Authors: The referee is correct that the abstract and summary lack quantitative details supporting the claim. While the full manuscript includes simulation setups and results, we acknowledge that more precise reporting is needed to substantiate 'almost all cases.' In the revised version, we will expand the evaluation section with quantitative metrics (e.g., recovery rates across simulations), include error bars from repeated runs, specify any exclusion criteria, and update the abstract accordingly to provide a more rigorous presentation of the empirical findings. revision: yes
Circularity Check
No significant circularity; derivation relies on external frameworks with independent evaluation
full rationale
The paper defines auto-relevance and partial auto-relevance via Shapley values and ghost variables applied to time series lags, then proposes a one-step forecast replacement for absent coalition features as a novel but non-tautological ansatz.

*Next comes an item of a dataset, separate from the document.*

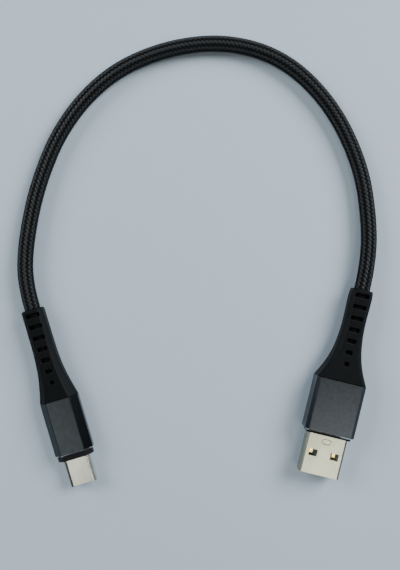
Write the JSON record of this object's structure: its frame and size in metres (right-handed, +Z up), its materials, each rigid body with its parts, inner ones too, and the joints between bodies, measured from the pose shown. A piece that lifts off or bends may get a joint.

Evaluation proceeds by fitting ARMA/RNN models on simulations with known lag structures and real data, then checking recovery of those structures; this is an empirical test rather than a reduction of the output to the input by construction. No self-definitional equations, fitted parameters renamed as predictions, or load-bearing self-citations appear in the provided description. The method is self-contained against external benchmarks (Shapley axioms, simulation ground truth) and does not reduce the claimed success to a definitional identity.